Maybe The River Jesters should call themselves The River JETSTARS and then at least they would have a pun going for them but The River Jesters are too serious for puns. They don’t take their music IN JEST. More like The River SERIOUESERS, amiright?
I actually came into contact with this band which sounds like a bunch of walking penises slapping guitars into one another’s ballsacks through a tweet reply to a more talented Dunedin musician, who will go unnamed:
What got me was NOT ALL MEN and I cackled and cackled and cackled until I had to have another sip of my Really Really Review Wellness Tonic (TM) and then I thought, with a name like the River Jesters, they’ve got to be goofy, right?
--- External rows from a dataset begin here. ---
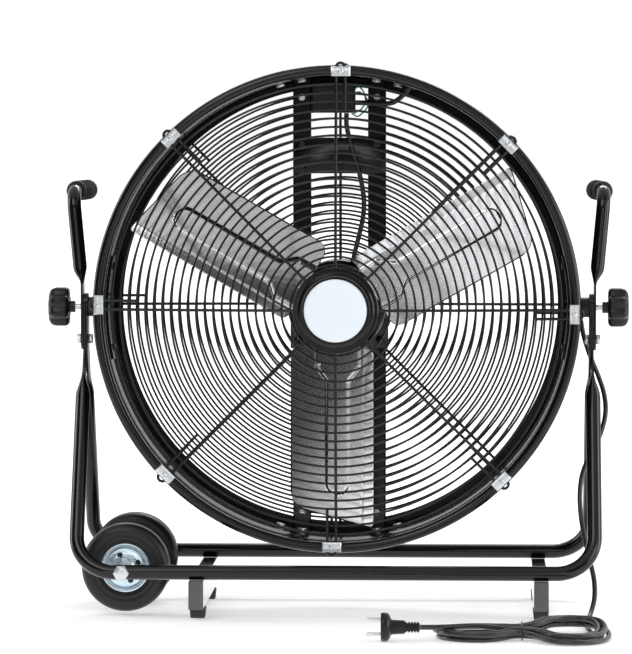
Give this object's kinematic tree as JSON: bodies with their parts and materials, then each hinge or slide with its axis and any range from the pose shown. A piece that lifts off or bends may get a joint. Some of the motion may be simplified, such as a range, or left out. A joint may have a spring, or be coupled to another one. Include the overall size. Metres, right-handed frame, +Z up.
{
  "type": "drum fan",
  "caption": "Drum fan in a tilting barrel with wire guards, a pitched blade rotor, a wheeled tube stand with handles, clamp knobs and a coiled mains cord.",
  "frame": {"origin": "on the floor, under the middle of the stand and drum, cord left out", "axes": "+X to the right seen from the front, along the tilt axis; +Y to the rear, along the fan's axis; +Z up"},
  "size_m": [0.798, 0.584, 0.754],
  "materials": {
    "black_enamel": "semi-gloss stove enamel",
    "black_wire": "semi-gloss enamelled steel wire",
    "grey_steel": "satin grey sheet steel",
    "zinc": "bright zinc plating",
    "bright_steel": "ground bar",
    "grey_plastic": "moulded",
    "black_rubber": "matte",
    "tyre_rubber": "matte",
    "badge_pale": "plain pale disc, satin",
    "cord_jacket": "satin cable jacket",
    "black_plastic": "moulded, fine grain"
  },
  "bodies": {
    "base": {"base_frame_front": "black_enamel", "base_frame_rear": "black_enamel", "foot_bar_left": "black_enamel", "foot_bar_right": "black_enamel", "foot_cap_left_front": "grey_plastic", "foot_cap_left_rear": "grey_plastic", "foot_cap_right_front": "grey_plastic", "foot_cap_right_rear": "grey_plastic", "foot_pad_left_front": "black_rubber", "foot_pad_left_rear": "black_rubber", "foot_pad_right_front": "black_rubber", "foot_pad_right_rear": "black_rubber", "leg_bolt_left": "zinc", "leg_bolt_right": "zinc", "handle_left": "black_enamel", "handle_right": "black_enamel", "grip_left": "black_rubber", "grip_right": "black_rubber", "axle": "zinc", "cord_free": "cord_jacket", "cord_hank": "cord_jacket", "cord_tie": "zinc", "plug": "black_plastic"},
    "drum": {"drum_shell": "black_enamel", "front_guard": "black_wire", "rear_guard": "black_wire", "badge_disc": "badge_pale", "guard_clip_1": "zinc", "guard_clip_2": "zinc", "guard_clip_3": "zinc", "guard_clip_4": "zinc", "guard_clip_5": "zinc", "guard_clip_6": "zinc", "guard_clip_7": "zinc", "guard_clip_8": "zinc", "motor_housing": "black_enamel", "motor_bracket": "black_enamel", "cross_plate": "black_enamel", "rail_left": "black_enamel", "rail_right": "black_enamel", "switch_box": "black_plastic", "pivot_strap_left": "black_enamel", "pivot_strap_right": "black_enamel", "pivot_spacer_left": "black_plastic", "pivot_spacer_right": "black_plastic", "drum_lead": "cord_jacket", "strain_relief": "black_rubber", "motor_cable": "cord_jacket"},
    "fan": {"blade_1": "grey_steel", "blade_2": "grey_steel", "blade_3": "grey_steel", "fan_spider": "black_enamel", "motor_shaft": "bright_steel"},
    "wheel_front": {"tyre_front": "tyre_rubber", "wheel_rim_front": "zinc"},
    "wheel_rear": {"tyre_rear": "tyre_rubber", "wheel_rim_rear": "zinc"},
    "knob_left": {"pivot_knob_left": "black_plastic"},
    "knob_right": {"pivot_knob_right": "black_plastic"},
    "switch": {"switch_knob": "black_plastic"}
  },
  "joints": [
    {"name": "drum_tilt", "type": "hinge", "parent": "base", "child": "drum", "pos_m": [0, 0, 0.417], "axis": [1, 0, 0], "range_deg": [-90, 90], "deforming": ["cord_free"]},
    {"name": "fan_spin", "type": "hinge", "parent": "drum", "child": "fan", "pos_m": [0, -0.025, 0.417], "axis": [0, 1, 0], "continuous": true},
    {"name": "wheel_front_roll", "type": "hinge", "parent": "base", "child": "wheel_front", "pos_m": [-0.287, -0.08, 0.0652], "axis": [0, 1, 0], "continuous": true},
    {"name": "wheel_rear_roll", "type": "hinge", "parent": "base", "child": "wheel_rear", "pos_m": [-0.287, 0.08, 0.0652], "axis": [0, 1, 0], "continuous": true},
    {"name": "knob_left_turn", "type": "hinge", "parent": "drum", "child": "knob_left", "pos_m": [-0.385, 0, 0.417], "axis": [1, 0, 0], "range_deg": [-360, 0]},
    {"name": "knob_right_turn", "type": "hinge", "parent": "drum", "child": "knob_right", "pos_m": [0.385, 0, 0.417], "axis": [1, 0, 0], "range_deg": [0, 360]},
    {"name": "switch_turn", "type": "hinge", "parent": "drum", "child": "switch", "pos_m": [-0.028, 0.1, 0.70293], "axis": [0, 1, 0], "range_deg": [0, 90]}
  ]
}
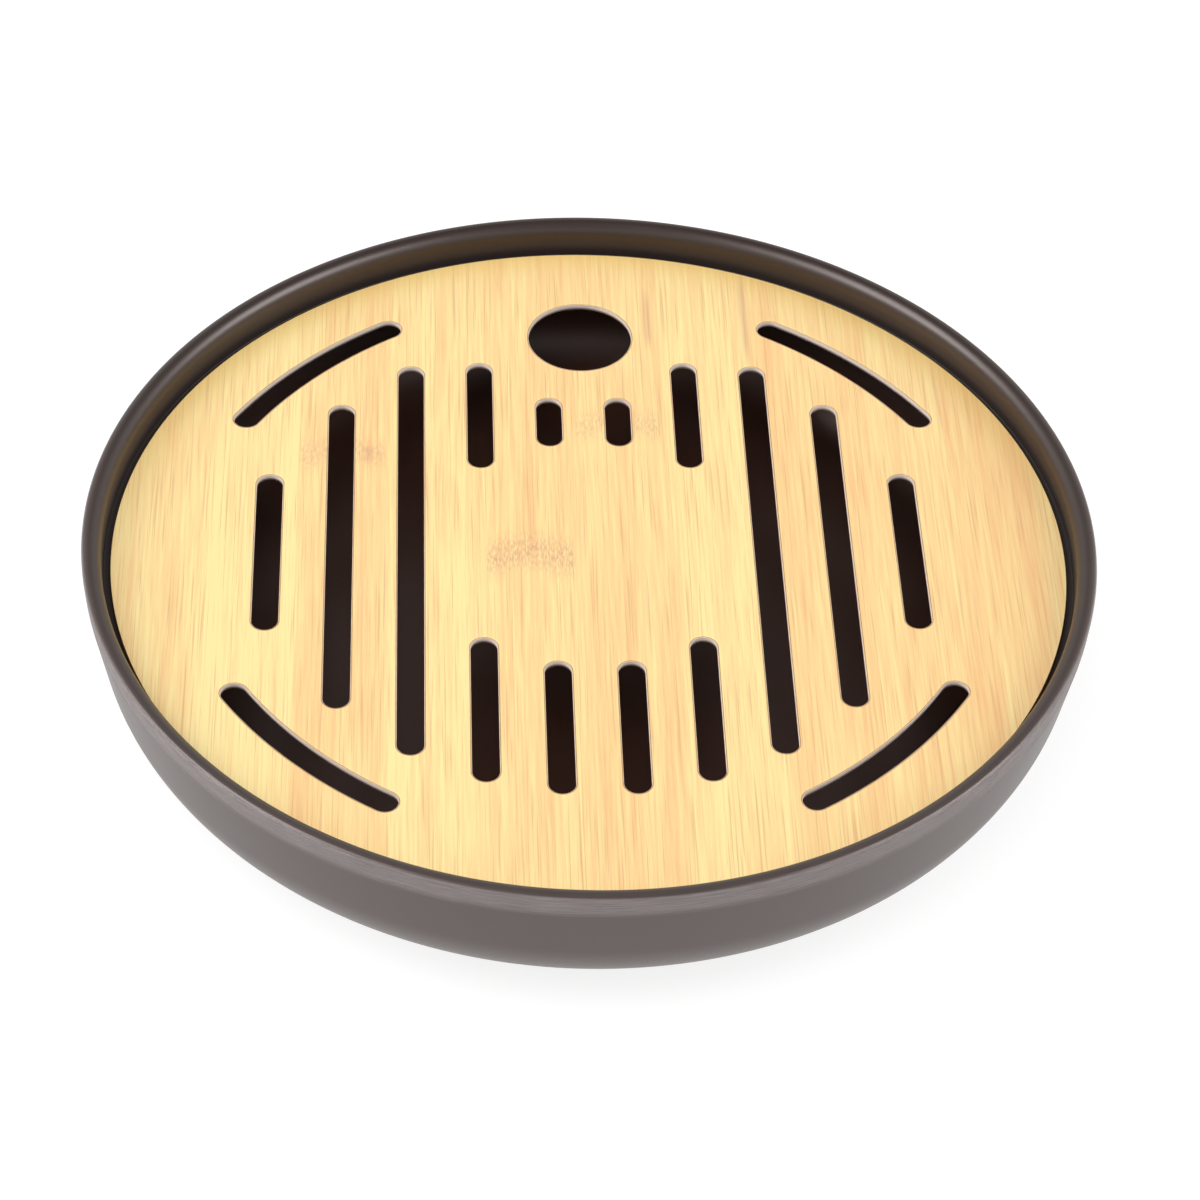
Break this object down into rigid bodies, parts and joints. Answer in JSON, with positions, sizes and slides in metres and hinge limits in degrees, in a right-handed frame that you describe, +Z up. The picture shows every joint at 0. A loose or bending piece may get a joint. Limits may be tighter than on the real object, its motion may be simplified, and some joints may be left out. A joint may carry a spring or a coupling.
{
  "type": "gongfu tea tray",
  "caption": "Shallow round bowl with a rounded lip and a loose slotted round board on an inner ledge, which drains spilled tea into the reservoir below.",
  "frame": {"origin": "on the table, under the middle of the tray", "axes": "+Z up, front towards -Y, with the panel's finger hole at the back, towards +Y"},
  "size_m": [0.254, 0.254, 0.045],
  "materials": {
    "melamine": "black moulded melamine, satin",
    "bamboo": "natural bamboo, clear satin lacquer",
    "rubber": "matte black"
  },
  "bodies": {
    "basin": {"basin": "melamine", "foot_pad_1": "rubber", "foot_pad_2": "rubber", "foot_pad_3": "rubber", "foot_pad_4": "rubber"},
    "panel": {"slotted_panel": "bamboo"}
  },
  "joints": [
    {"name": "panel_lift", "type": "slide", "parent": "basin", "child": "panel", "axis": [0, 0, 1], "range_m": [0, 0.06]}
  ]
}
Like — at best some middle aged dudes from Tauranga making lute-based prog rock, and I can get into that. But no — Saturday Night is more inane than Friday, by no.1 pop goddess Samantha Black. At least Friday is a no-holds barred lyrical JOURNEY through Samantha Black’s own life. I mean “Gotta make my mind up, which seat can I take” is a real QUAGMIRE many of us can relate to, us car-riding citizens of the world. When the singer in The River Jesters wails out “You want me, yeah you need me” it comes off as gross masculine posturing — I dislike this type of lyrical conceit in general. It can perhaps be pulled off by Bo Didley or Nicki Minaj, but not by some young faux-70s ‘rockers’ who sing it guilelessly without a trace of irony. The guitar solos are as rote as they are dull. The whole of The River Jesters output is inane yet deprived of any joy. In the words of DEAN OF ROCK CRITICS Robert Christmas, what is this shit?